[DATA SUPPLIED start]

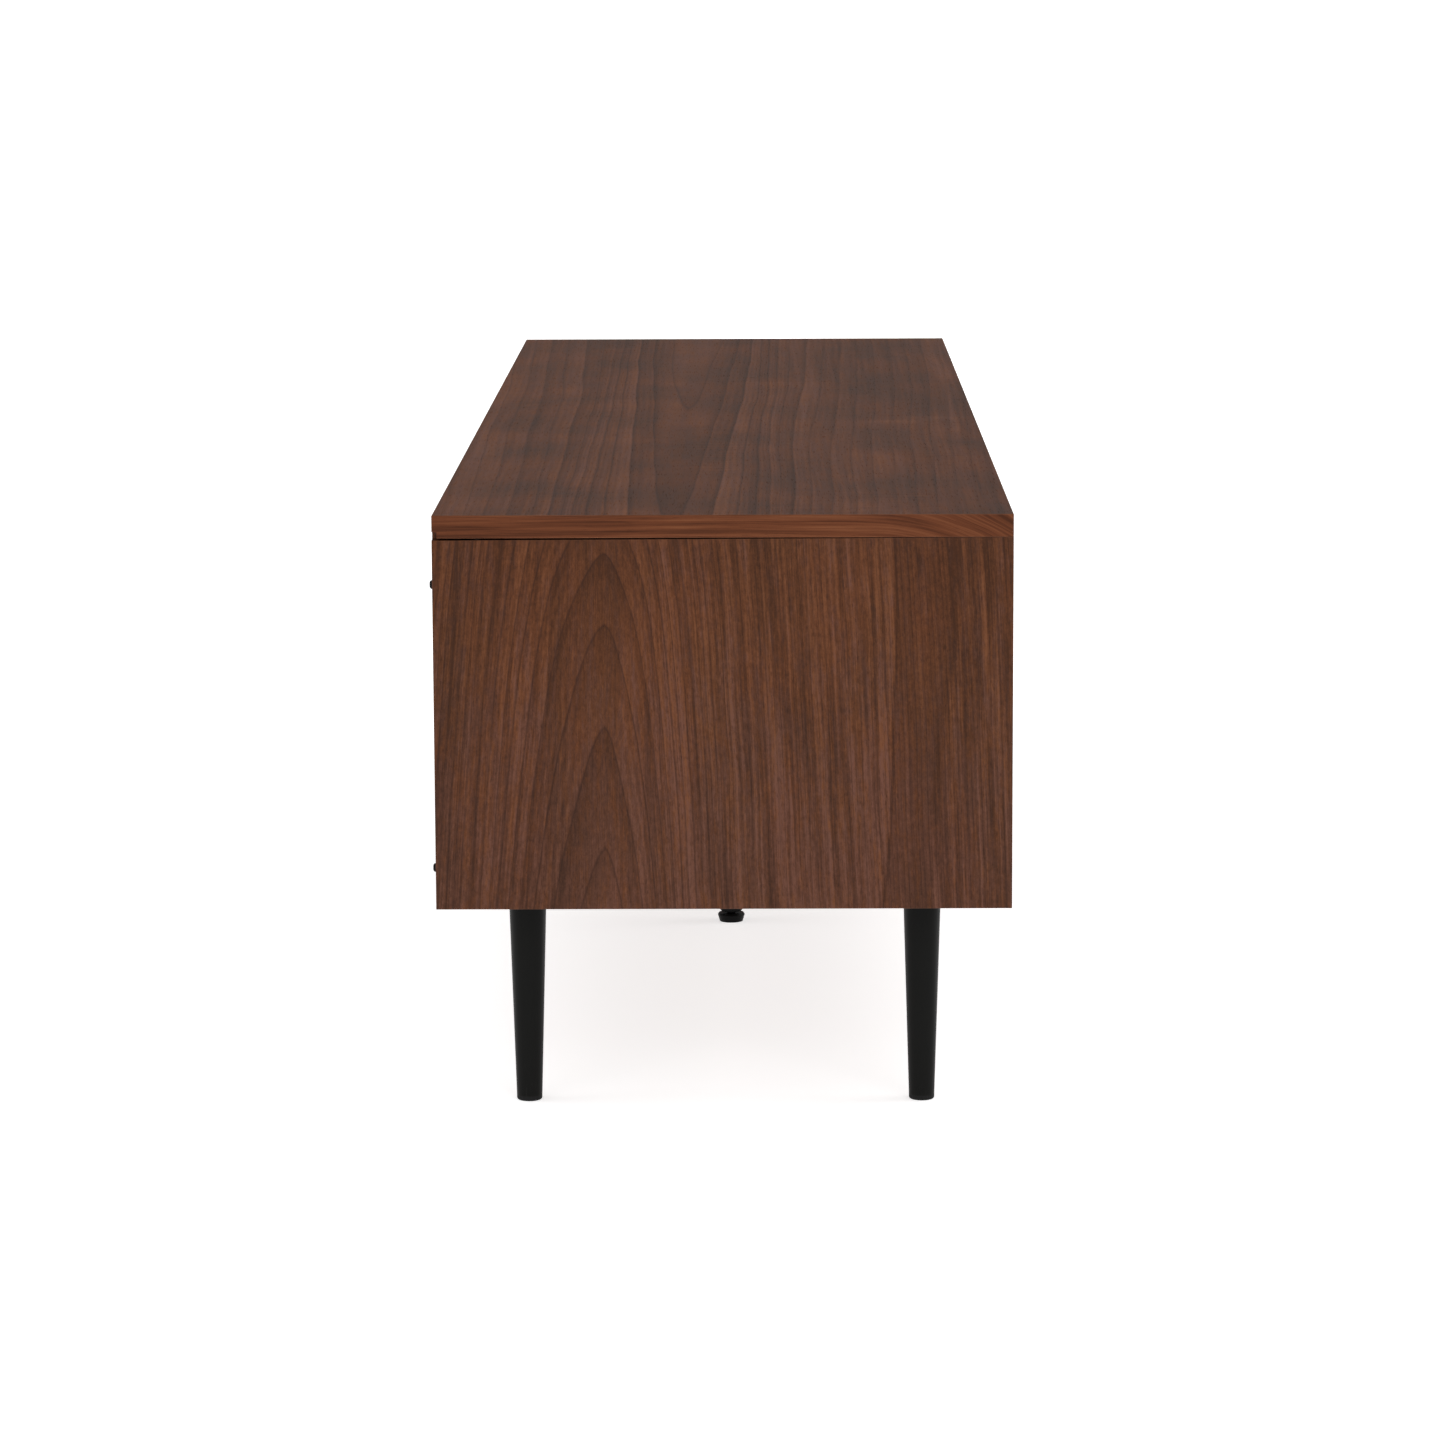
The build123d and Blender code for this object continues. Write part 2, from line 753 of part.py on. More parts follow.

[DATA SUPPLIED end]
[DATA SUPPLIED start]

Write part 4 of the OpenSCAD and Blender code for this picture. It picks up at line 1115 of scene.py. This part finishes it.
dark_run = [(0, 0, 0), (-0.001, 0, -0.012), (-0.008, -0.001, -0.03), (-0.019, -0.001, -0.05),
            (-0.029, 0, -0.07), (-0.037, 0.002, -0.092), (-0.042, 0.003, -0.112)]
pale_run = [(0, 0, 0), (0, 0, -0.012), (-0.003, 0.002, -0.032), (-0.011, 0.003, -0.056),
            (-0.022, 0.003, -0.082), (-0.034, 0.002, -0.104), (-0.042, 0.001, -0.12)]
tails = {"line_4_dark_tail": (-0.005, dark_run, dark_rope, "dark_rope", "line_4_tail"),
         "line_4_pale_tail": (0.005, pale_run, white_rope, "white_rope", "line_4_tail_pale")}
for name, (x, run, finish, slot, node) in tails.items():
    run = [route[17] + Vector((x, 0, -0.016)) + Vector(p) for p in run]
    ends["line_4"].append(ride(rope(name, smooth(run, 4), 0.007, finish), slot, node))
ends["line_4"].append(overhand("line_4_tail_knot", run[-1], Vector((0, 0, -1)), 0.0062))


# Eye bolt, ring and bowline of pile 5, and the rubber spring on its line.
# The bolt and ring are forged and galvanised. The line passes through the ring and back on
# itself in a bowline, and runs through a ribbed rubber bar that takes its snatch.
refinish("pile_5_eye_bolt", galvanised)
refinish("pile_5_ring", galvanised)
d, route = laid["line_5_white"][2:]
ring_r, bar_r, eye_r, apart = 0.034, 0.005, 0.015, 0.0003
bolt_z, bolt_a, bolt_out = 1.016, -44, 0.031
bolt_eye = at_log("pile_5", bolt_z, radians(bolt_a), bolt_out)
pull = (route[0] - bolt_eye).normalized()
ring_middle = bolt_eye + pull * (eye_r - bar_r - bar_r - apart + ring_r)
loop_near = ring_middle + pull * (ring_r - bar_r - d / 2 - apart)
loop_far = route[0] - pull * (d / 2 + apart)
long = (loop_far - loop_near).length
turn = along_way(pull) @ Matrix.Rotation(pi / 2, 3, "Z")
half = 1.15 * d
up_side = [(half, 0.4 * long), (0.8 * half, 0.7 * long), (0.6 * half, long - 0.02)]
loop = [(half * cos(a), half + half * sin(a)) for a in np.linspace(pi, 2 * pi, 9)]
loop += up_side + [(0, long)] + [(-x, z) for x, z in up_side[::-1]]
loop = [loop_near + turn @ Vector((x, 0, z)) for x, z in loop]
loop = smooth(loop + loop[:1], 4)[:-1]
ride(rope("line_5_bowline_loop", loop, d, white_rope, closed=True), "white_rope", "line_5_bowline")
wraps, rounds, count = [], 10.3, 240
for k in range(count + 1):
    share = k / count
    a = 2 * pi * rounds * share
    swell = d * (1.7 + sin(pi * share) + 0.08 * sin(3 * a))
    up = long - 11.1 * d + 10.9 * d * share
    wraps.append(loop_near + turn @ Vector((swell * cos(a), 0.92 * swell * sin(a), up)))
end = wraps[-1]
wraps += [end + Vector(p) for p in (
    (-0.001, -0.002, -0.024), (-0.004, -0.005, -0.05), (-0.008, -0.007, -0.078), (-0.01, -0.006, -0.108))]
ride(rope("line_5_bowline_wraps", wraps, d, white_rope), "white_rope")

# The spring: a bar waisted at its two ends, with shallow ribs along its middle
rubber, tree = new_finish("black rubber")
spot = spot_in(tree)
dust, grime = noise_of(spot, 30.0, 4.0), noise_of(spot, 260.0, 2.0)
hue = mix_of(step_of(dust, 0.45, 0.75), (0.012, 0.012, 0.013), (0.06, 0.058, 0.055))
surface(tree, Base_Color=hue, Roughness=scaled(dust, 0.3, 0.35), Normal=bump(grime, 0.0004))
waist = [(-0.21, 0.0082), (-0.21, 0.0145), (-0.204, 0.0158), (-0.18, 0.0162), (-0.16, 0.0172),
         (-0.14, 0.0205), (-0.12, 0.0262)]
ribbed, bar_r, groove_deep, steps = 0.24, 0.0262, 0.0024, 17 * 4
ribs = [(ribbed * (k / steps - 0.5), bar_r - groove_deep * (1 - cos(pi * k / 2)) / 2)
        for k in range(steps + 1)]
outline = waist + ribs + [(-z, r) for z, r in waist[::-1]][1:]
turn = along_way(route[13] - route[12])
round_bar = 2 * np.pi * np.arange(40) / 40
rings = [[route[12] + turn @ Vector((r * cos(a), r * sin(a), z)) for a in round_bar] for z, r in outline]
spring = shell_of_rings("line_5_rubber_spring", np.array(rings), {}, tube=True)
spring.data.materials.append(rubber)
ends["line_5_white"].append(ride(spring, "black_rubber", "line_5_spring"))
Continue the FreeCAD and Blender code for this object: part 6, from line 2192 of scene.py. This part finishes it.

[DATA SUPPLIED end]
[DATA SUPPLIED start]

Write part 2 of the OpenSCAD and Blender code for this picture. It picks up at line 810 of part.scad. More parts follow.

[DATA SUPPLIED end]

- [PROBLEM TO SOLVE] Go through the preceding material and copy each line that has the word "OpenSCAD".

- [COMPLETE RESPONSE]
Write part 4 of the OpenSCAD and Blender code for this picture. It picks up at line 1115 of scene.py. This part finishes it.
Write part 2 of the OpenSCAD and Blender code for this picture. It picks up at line 810 of part.scad. More parts follow.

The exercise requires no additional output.